**Supplied material:**

★ ★ ★ ★ ★ ★ ★

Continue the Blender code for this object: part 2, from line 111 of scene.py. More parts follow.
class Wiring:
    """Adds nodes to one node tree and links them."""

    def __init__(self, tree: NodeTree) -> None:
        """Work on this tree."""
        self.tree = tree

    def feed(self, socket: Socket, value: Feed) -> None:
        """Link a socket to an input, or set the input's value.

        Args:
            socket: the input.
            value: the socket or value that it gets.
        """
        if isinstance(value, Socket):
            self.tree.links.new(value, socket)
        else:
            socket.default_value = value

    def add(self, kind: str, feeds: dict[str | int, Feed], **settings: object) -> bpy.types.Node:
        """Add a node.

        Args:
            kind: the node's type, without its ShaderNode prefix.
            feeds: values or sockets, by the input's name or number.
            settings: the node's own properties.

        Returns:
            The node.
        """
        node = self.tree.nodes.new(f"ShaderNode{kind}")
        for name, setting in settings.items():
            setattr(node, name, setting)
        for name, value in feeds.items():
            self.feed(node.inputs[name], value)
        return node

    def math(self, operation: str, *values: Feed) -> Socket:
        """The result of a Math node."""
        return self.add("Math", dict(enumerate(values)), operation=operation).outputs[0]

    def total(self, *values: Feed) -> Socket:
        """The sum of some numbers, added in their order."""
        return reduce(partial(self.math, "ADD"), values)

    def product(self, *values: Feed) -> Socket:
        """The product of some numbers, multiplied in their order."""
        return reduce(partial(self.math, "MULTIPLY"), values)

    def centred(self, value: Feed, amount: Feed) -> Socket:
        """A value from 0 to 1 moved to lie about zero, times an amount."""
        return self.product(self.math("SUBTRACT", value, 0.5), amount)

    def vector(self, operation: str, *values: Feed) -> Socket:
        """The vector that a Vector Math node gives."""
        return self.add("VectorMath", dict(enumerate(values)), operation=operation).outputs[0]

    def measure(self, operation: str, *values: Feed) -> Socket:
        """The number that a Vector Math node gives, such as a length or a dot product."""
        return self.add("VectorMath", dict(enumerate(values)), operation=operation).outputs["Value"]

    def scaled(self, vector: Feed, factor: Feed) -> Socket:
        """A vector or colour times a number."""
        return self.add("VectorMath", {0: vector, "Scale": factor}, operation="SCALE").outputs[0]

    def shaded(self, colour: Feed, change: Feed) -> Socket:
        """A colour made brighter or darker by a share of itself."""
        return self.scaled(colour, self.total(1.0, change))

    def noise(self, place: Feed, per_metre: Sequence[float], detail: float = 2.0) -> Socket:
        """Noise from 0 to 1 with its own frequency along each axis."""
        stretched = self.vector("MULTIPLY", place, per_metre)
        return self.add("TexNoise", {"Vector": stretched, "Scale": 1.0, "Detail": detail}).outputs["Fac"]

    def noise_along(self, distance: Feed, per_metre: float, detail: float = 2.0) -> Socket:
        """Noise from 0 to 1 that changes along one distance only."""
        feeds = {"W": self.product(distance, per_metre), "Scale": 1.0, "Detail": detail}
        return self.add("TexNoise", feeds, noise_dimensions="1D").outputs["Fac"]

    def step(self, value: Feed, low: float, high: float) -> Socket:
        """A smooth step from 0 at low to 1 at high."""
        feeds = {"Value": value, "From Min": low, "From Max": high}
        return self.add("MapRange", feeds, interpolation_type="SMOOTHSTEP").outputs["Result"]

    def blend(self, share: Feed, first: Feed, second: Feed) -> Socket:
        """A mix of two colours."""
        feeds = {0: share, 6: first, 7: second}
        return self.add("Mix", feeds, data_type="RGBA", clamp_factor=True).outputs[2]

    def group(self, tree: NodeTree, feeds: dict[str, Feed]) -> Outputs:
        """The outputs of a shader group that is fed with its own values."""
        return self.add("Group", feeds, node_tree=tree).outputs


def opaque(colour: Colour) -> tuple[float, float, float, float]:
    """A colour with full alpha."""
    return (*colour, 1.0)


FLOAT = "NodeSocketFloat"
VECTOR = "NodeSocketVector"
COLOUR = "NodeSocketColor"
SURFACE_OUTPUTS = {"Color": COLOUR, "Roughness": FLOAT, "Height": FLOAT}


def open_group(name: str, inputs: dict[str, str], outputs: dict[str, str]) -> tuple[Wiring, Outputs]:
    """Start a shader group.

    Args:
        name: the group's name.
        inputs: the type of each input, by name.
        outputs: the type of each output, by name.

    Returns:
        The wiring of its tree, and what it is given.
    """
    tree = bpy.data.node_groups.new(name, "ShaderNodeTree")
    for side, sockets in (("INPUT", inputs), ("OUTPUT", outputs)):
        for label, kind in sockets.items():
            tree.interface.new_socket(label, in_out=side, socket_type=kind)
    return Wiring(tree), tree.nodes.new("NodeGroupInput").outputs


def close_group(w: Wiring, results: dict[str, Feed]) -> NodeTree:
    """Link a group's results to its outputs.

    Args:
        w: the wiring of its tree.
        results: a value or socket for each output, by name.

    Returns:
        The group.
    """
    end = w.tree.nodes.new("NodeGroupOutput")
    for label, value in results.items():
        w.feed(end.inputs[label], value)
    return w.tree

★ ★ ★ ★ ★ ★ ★

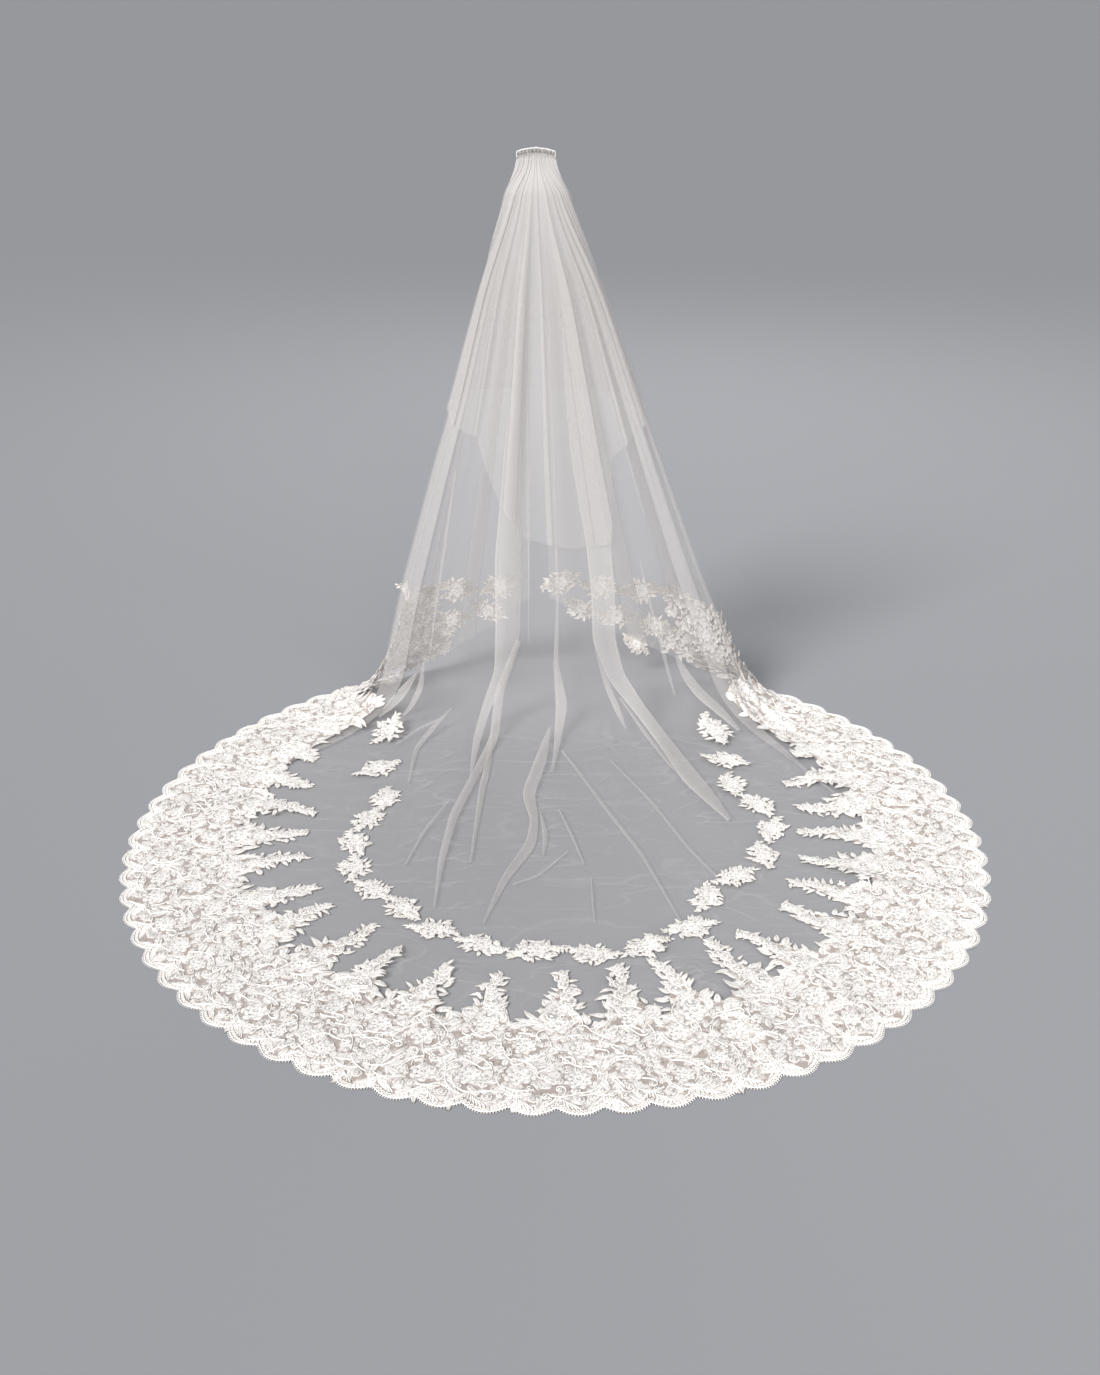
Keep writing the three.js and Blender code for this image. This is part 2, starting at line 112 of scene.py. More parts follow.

★ ★ ★ ★ ★ ★ ★

**Exercise task:** The lines to be given again exactly are those from the one containing "Continue the Blender" up to and including the one containing "self.tree = tree".

**Task result:**
Continue the Blender code for this object: part 2, from line 111 of scene.py. More parts follow.
class Wiring:
    """Adds nodes to one node tree and links them."""

    def __init__(self, tree: NodeTree) -> None:
        """Work on this tree."""
        self.tree = tree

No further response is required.